43 thoughts on “#writephoto: Millrace”

    1. My great-aunt worked for Jessop’s. He had a name for being a sort of Socialist, treating his workers well. My great auntie was one of the most highly skilled of his workforce. There were just a handful of tailoresses, kept on when he cut back on dressmakers, praised to the skies, but she never earned a penny more, a fraction of what the men were paid and though she worked there all her life from the age of twelve, she died without a penny to her name.

      1. It was a hard life for women in the rag trade. My great grandmother, taken to visit the then-newly opened industrail museum at Kirkstall, set in one of the old mills, found herself on display there in an old photo… and the manager was called as she proceded to explain how half the exhibits actually worked or were used. She was already in her nineties by then, so was a real window on a vanished world.

      2. She must have been a fund of knowledge. First hand experience, far more useful than theoretical knowledge. It was a hard life for women at work, then when you add to that the work they had to do when the got home…

      3. Great granny… she of the mill… had and used the whole kit and taught me how. Just as well, as my first, ancient but electric machine had a mangle attached.

      4. My mum had a twin tub, a big box with a propeller in it that washed then you heaved the stuff out of it into the other side, shoved a rubber mat on top to hold the clothes down, slammed down the lid and it rattled the clothes dry-ish. That’s the most archaic model I’ve ever dealt with.

      5. Sounds similar to what my mum had, hers was a Hoovermatic. When she was first married she had to ‘boil the copper’ to do the laundry. Must’ve been hideous. My sister-in-law when I was 5 or 6, had some sort of barrel-like electric agitator washing machine with an attached mangle. Seems terribly old-fashioned now!

      6. I think it might have been a Hoovermatic now you mention it. It was probably a luxury my mum allowed herself because here were four of us in less than five years. She’d have been submerged in nappies without a machine!

      7. On the radio this evening they were discussing the ‘problem’ of school playgrounds, when the boys hog the space to play football and the girls have to sit round the edges being decorous. Even when I was at school that didn’t happen. The boys used to complain that they couldn’t play football because the girls hogged all the space with their skipping ropes! We had to share. Apparently that notion hasn’t caught on here yet.
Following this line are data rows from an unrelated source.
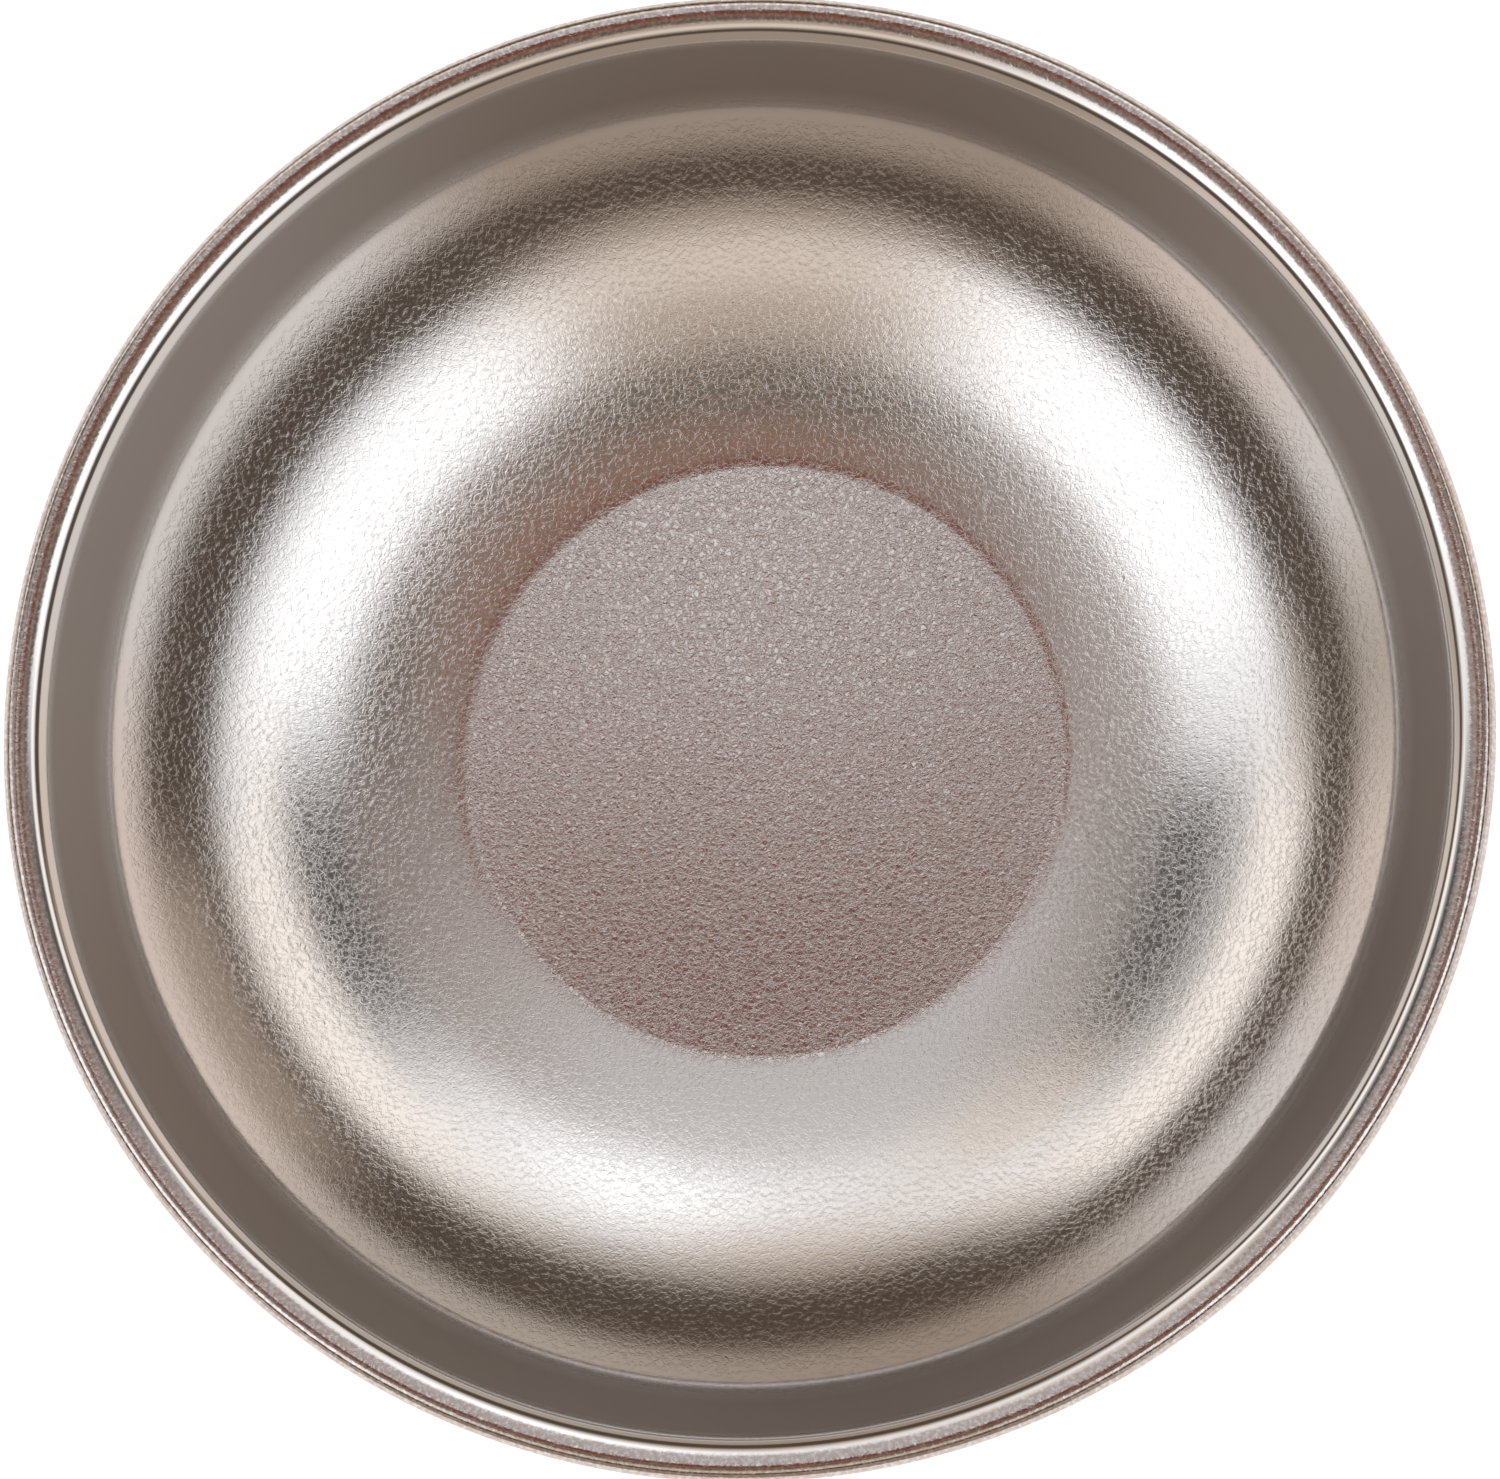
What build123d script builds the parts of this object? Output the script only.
from build123d import *

import os
from math import cos, radians, sin, tan

# Magnetic pin bowl: a drawn stainless bowl, clamped by one stud and nut on a magnet pot in a rubber boot.
# Millimetres, +Z up along the bowl's axis. The origin is the centre of the face that the bowl stands on.

# Bowl: one sheet, measured on its upper face
sheet = 0.5
rim_diameter = 108.0
floor_diameter = 46.0
floor_edge_slope = 8.0
floor_crease_radius = 8.0
wall_end_slope = 38.0
collar_bend_radius = 5.0
collar_slope = 55.0
collar_length = 5.9
bead_radius = 2.8
curl_radius = 1.0
curl_under_radius = 1.15
curl_under_turn = 145.0

# Magnet and the foam above it
magnet_diameter = 45.0
magnet_bore = 22.0
magnet_height = 9.0
magnet_chamfer = 0.6
pad_thickness = 1.0
pad_bore = 26.0

# Pole cup: pressed sheet round the magnet, with a raised well for the nut in its middle
cup_sheet = 1.5
cup_inside_bend = 0.8
cup_wall_gap = 1.5
well_bore = 15.0
well_depth = 5.0
cup_stud_hole = 5.5

# Ring between the magnet and the cup's wall
ring_play = 0.1
ring_step_down = 1.0

# Bush between the well and the bowl
bush_diameter = 12.0
bush_bore = 5.4
bush_chamfer = 0.4
flange_room = 0.25

# Stud, washers and nut, M5
stud_diameter = 5.0
stud_flange_diameter = 6.5
stud_flange = 0.8
stud_proud = 0.7
stud_point = 0.5
flat_washer_diameter = 10.0
flat_washer_bore = 5.3
flat_washer_thickness = 1.0
spring_washer_diameter = 9.2
spring_washer_bore = 5.1
spring_washer_thickness = 1.2
spring_washer_slit = 0.7
spring_washer_slit_slant = 20.0
nut_sides = 6
nut_across_flats = 8.0
nut_height = 2.7
nut_chamfer_angle = 30.0
thread_play = 0.05

# Boot: moulded rubber round the cup, gripping its brim
boot_floor = 2.0
boot_wall = 2.5
boot_draft = 0.6
boot_play = 0.1
boot_lip_reach = 0.6
boot_lip_gap = 0.2
boot_foot_round = 1.4
boot_top_round = 0.8
groove_radius = 0.6
groove_count = 3

# One overrun for every cut
overrun = 1.0

# Places that follow from the sizes above
cup_outside_bend = cup_inside_bend + cup_sheet
cup_bore_radius = magnet_diameter / 2 + cup_wall_gap
cup_outer_radius = cup_bore_radius + cup_sheet
well_radius = well_bore / 2
well_mouth_radius = well_radius + cup_outside_bend
magnet_seat = boot_floor + cup_sheet
magnet_top = magnet_seat + magnet_height
bowl_underside = magnet_top + pad_thickness
bowl_floor = bowl_underside + sheet
well_ceiling = boot_floor + well_depth
well_top = well_ceiling + cup_sheet
flat_washer_bottom = well_ceiling - flat_washer_thickness
spring_washer_bottom = flat_washer_bottom - spring_washer_thickness
nut_bottom = spring_washer_bottom - nut_height
stud_end = nut_bottom - stud_proud


def trace(start, moves, offset=0):
    """Edges along straights and tangent bends, shifted to the right of the path by offset.

    A move is (length, 0) for a straight, or (radius, degrees) for a bend, with left turns positive.
    """
    heading = 0
    point = Vector(start[0], start[1] - offset)
    edges = []
    for size, turn in moves:
        tangent = Vector(cos(radians(heading)), sin(radians(heading)))
        if turn == 0:
            edge = Line(point, point + tangent * size)
        elif turn > 0:
            edge = JernArc(point, tangent, size + offset, turn)
        else:
            edge = JernArc(point, tangent, size - offset, turn)
        edges.append(edge)
        point = edge @ 1
        heading += turn
    return edges


def turned(outline):
    """Solid of revolution about Z from an outline drawn as radius across and height up."""
    return revolve(Plane.XZ * outline, axis=Axis.Z)


def formed_sheet(start, moves, thickness):
    """Sheet of one thickness, turned about Z, whose upper face runs through the moves."""
    upper = trace(start, moves)
    lower = trace(start, moves, thickness)
    ends = [Line(upper[0] @ 0, lower[0] @ 0), Line(upper[-1] @ 1, lower[-1] @ 1)]
    return turned(make_face([*upper, *lower, *ends]))


def bar(radius, bottom, height):
    """Plain round bar standing on the height bottom."""
    return Pos(0, 0, bottom) * Cylinder(radius, height, align=(Align.CENTER, Align.CENTER, Align.MIN))


def ring(outer_radius, inner_radius, bottom, height):
    """Plain ring standing on the height bottom."""
    hole = bar(inner_radius, bottom - overrun, height + 2 * overrun)
    return bar(outer_radius, bottom, height) - hole


def bowl_shell():
    """Flat floor, crease, curved wall, steep collar, then the rim rolled outwards and under into a hollow bead."""
    floor_radius = floor_diameter / 2
    crest_radius = rim_diameter / 2 - curl_radius
    edge_sine = sin(radians(floor_edge_slope))
    wall_sine = sin(radians(wall_end_slope))
    collar_sine = sin(radians(collar_slope))
    # Counted inwards from the crest: the bead, the straight collar, the collar's bend, then the wall's end.
    collar_top = crest_radius - bead_radius * collar_sine
    bend_end = collar_top - collar_length * cos(radians(collar_slope))
    wall_end = bend_end - collar_bend_radius * (collar_sine - wall_sine)
    wall_radius = (wall_end - floor_radius) / (wall_sine - edge_sine)
    moves = [
        (floor_radius - floor_crease_radius * edge_sine, 0),
        (floor_crease_radius, floor_edge_slope),
        (wall_radius, wall_end_slope - floor_edge_slope),
        (collar_bend_radius, collar_slope - wall_end_slope),
        (collar_length, 0),
        (bead_radius, -collar_slope),
        (curl_radius, -90),
        (curl_under_radius, -curl_under_turn),
    ]
    return formed_sheet((0, bowl_floor), moves, sheet)


def weld_stud():
    """M5 stud, welded by its flange to the underside of the bowl's floor, so nothing shows inside."""
    flange = bar(stud_flange_diameter / 2, bowl_underside - stud_flange, stud_flange)
    shank = bar(stud_diameter / 2, stud_end, bowl_underside - stud_flange - stud_end)
    shank = chamfer(shank.edges().sort_by(Axis.Z)[0], stud_point)
    return flange + shank


def core_bush():
    """Steel bush from the top of the well to the bowl, counterbored for the stud's weld flange."""
    bush = ring(bush_diameter / 2, bush_bore / 2, well_top, bowl_underside - well_top)
    room = bar(
        stud_flange_diameter / 2 + flange_room,
        bowl_underside - stud_flange - flange_room,
        stud_flange + flange_room + overrun,
    )
    outer_edges = bush.edges().filter_by(GeomType.CIRCLE).sort_by(SortBy.RADIUS)[-2:]
    return chamfer(outer_edges, bush_chamfer) - room


def foam_pad():
    """Foam ring between the magnet and the bowl, against rattle."""
    return ring(magnet_diameter / 2, pad_bore / 2, magnet_top, pad_thickness)


def ring_magnet():
    """Ferrite ring with its edges broken."""
    magnet = ring(magnet_diameter / 2, magnet_bore / 2, magnet_seat, magnet_height)
    return chamfer(magnet.edges().filter_by(GeomType.CIRCLE), magnet_chamfer)


def centring_ring():
    """Plastic ring that keeps the magnet off the cup's wall, cut back at its foot to clear the cup's bend."""
    outer_radius = cup_bore_radius - ring_play
    body = ring(
        outer_radius, magnet_diameter / 2 + ring_play, magnet_seat, magnet_height - ring_step_down
    )
    foot_edge = body.edges().filter_by(GeomType.CIRCLE).group_by(Axis.Z)[0].sort_by(SortBy.RADIUS)[-1]
    return chamfer(foot_edge, cup_inside_bend)


def pole_cup():
    """Pressed pot that opens upwards, with its middle raised into a well for the nut."""
    start = (cup_stud_hole / 2, well_top)
    well_outer_radius = well_radius + cup_sheet
    moves = [
        (well_outer_radius - cup_outside_bend - start[0], 0),
        (cup_outside_bend, -90),
        (well_top - magnet_seat - cup_outside_bend - cup_inside_bend, 0),
        (cup_inside_bend, 90),
        (cup_bore_radius - well_outer_radius - 2 * cup_inside_bend, 0),
        (cup_inside_bend, 90),
        (magnet_height - cup_inside_bend, 0),
    ]
    return formed_sheet(start, moves, cup_sheet)


def flat_washer():
    """Plain washer against the ceiling of the well."""
    return ring(
        flat_washer_diameter / 2, flat_washer_bore / 2, flat_washer_bottom, flat_washer_thickness
    )


def spring_washer():
    """Split washer, tightened flat, with its slit on a slant."""
    body = ring(
        spring_washer_diameter / 2, spring_washer_bore / 2, spring_washer_bottom, spring_washer_thickness
    )
    slit = Box(
        spring_washer_slit,
        spring_washer_diameter,
        2 * spring_washer_diameter,
        align=(Align.CENTER, Align.MIN, Align.CENTER),
    )
    middle = spring_washer_bottom + spring_washer_thickness / 2
    return body - Pos(0, 0, middle) * Rot(0, spring_washer_slit_slant, 0) * slit


def hex_nut():
    """Thin hexagon nut with both ends turned back at its corners."""
    flat_radius = nut_across_flats / 2
    corner_radius = flat_radius / cos(radians(180 / nut_sides))
    prism = Pos(0, 0, nut_bottom) * extrude(RegularPolygon(corner_radius, nut_sides), nut_height)
    drop = (corner_radius - flat_radius) * tan(radians(nut_chamfer_angle))
    top = nut_bottom + nut_height
    outline = make_face(
        Polyline(
            (0, nut_bottom),
            (flat_radius, nut_bottom),
            (corner_radius, nut_bottom + drop),
            (corner_radius, top - drop),
            (flat_radius, top),
            (0, top),
            close=True,
        )
    )
    bore = bar(
        stud_diameter / 2 + thread_play, nut_bottom - overrun, nut_height + 2 * overrun
    )
    return (prism & turned(outline)) - bore


def rubber_boot():
    """Moulded cover stretched over the cup: it grips the brim, and its ringed underside is the foot."""
    cavity_radius = cup_outer_radius + boot_play
    foot_radius = cavity_radius + boot_wall
    top_radius = foot_radius - boot_draft
    lip_radius = cup_bore_radius - boot_lip_reach
    lip_top = bowl_underside - boot_lip_gap
    top_edge = lip_top + (top_radius - lip_radius) * tan(radians(floor_edge_slope))
    outline = FilletPolyline(
        (well_mouth_radius, 0),
        (foot_radius, 0),
        (top_radius, top_edge),
        (lip_radius, lip_top),
        (lip_radius, magnet_top),
        (cavity_radius, magnet_top),
        (cavity_radius, boot_floor),
        (well_mouth_radius, boot_floor),
        radius=[0, boot_foot_round, boot_top_round, 0, 0, 0, cup_outside_bend, 0],
        close=True,
    )
    boot = turned(make_face(outline))
    pitch = (foot_radius - boot_foot_round - well_mouth_radius) / (groove_count + 1)
    for number in range(1, groove_count + 1):
        boot -= Torus(well_mouth_radius + number * pitch, groove_radius)
    return boot


pieces = {
    "bowl_shell": bowl_shell,
    "weld_stud": weld_stud,
    "core_bush": core_bush,
    "foam_pad": foam_pad,
    "ring_magnet": ring_magnet,
    "centring_ring": centring_ring,
    "pole_cup": pole_cup,
    "flat_washer": flat_washer,
    "spring_washer": spring_washer,
    "hex_nut": hex_nut,
    "rubber_boot": rubber_boot,
}

os.makedirs("parts", exist_ok=True)
for name, make in pieces.items():
    piece = make()
    export_step(piece, f"parts/{name}.step")
    box = piece.bounding_box()
    print(name, "volume", round(piece.volume, 1), "from", round(box.min.Z, 2), "to", round(box.max.Z, 2))
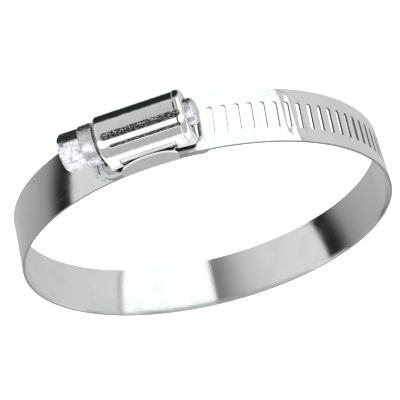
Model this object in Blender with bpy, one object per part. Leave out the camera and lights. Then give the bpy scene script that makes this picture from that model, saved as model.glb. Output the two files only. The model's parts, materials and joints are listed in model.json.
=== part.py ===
"""Worm-drive hose clamp, 14.3 mm slotted band, for hoses of 73 to 95 mm, modelled fully open.

Frame: metres, origin at the centre of the ring. Y is the ring's axis, +Z points up through the
middle of the housing, and the screw lies along X with its head towards -X. Angles round the ring
are in degrees from +X towards +Z.
"""
import bmesh
import bpy
from math import acos, atan, ceil, cos, degrees, pi, radians, sin, sqrt, tan, tau
from mathutils import Matrix, Vector

MM = 0.001
CLEARANCE = 0.3 * MM
CUT_OVERRUN = 1.0 * MM
SHARP_EDGE_ANGLE = 30.0

# The band
HOSE_DIAMETER = 95 * MM
BAND_WIDTH = 14.3 * MM
BAND_THICKNESS = 0.64 * MM
SLOT_PITCH = 3.175 * MM
SLOT_LENGTH = 7.2 * MM
SLOT_WIDTH = 1.2 * MM
SLOT_COUNT = 28
FIRST_SLOT_ANGLE = 102.7
TAIL_TIP_ANGLE = 106.6
SLOTTED_END_ANGLE = -12.0
TONGUE_TIP_ANGLE = 73.6
TONGUE_BEND_ANGLE = 81.0
TONGUE_DROP = 0.9 * MM
FIXED_END_ANGLE = 106.0
LINK_COUNT = 10
CORNER_RADIUS = 5.0 * MM
TONGUE_CORNER_RADIUS = 3.0 * MM
LINK_GAP = 0.3 * MM
OPEN_PIVOT_GAP = 3.4 * MM

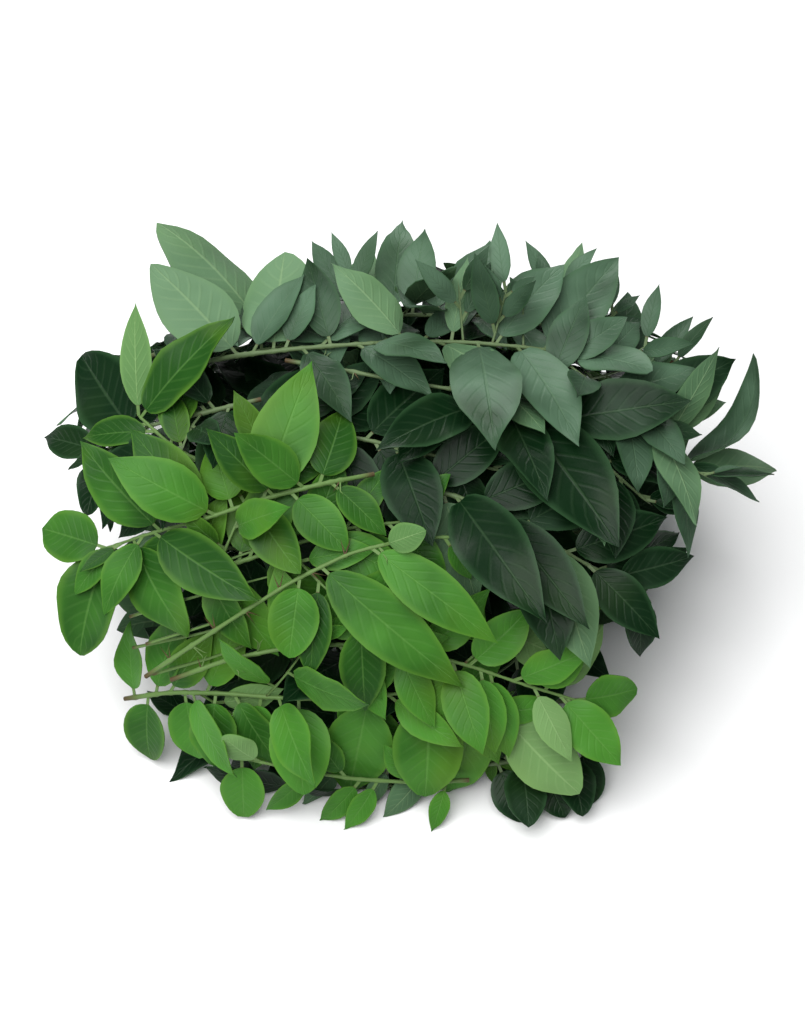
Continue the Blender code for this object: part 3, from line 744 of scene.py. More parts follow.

      8. They are too deeply implicated in the system, capitalism and all the other social machinery. Throw one lot of ideas out and the other goes with it.

      9. 😉 Whom you tell. Since three years i want to get some information from our local Catholic guru. Information about money, my father lost before his death. Now after information to the Apostolic Nuntiature, the Apostolic Signature it seems to be possible got get an answer.

  1. A beautiful, but unfortunately also sad review. What are we going to lose in tradition in the near future? But perhaps we will also rediscover it when we can no longer afford the energy.

      1. Cotton and wool. And the coal mines. One reason it’s hard to pick out the slave trade as being their worst crime—they didn’t treat their own people any better.

  2. Nature’s victory over human greed. Greed is transitory. Nature endures, even after exploitation. It’s a terrific vision. I’m going to embrace it. I appreciate your reference to Blake’s satanic mills, turned into a popular hymn that people sing and do not understand, as I’ve been told at any rate (that they sing and do not understand it). I wish the testimony of your great-aunt were available. You share her story, though, which is a greatly detailed account and powerful.

    1. Those mills were satanic. Jerusalem is a great song. I always assumed Blake thought that the mills were first on the list of things to get rid of before you could have the new Jerusalem. Most English people probably only catch onto the England’s green and pleasant land part.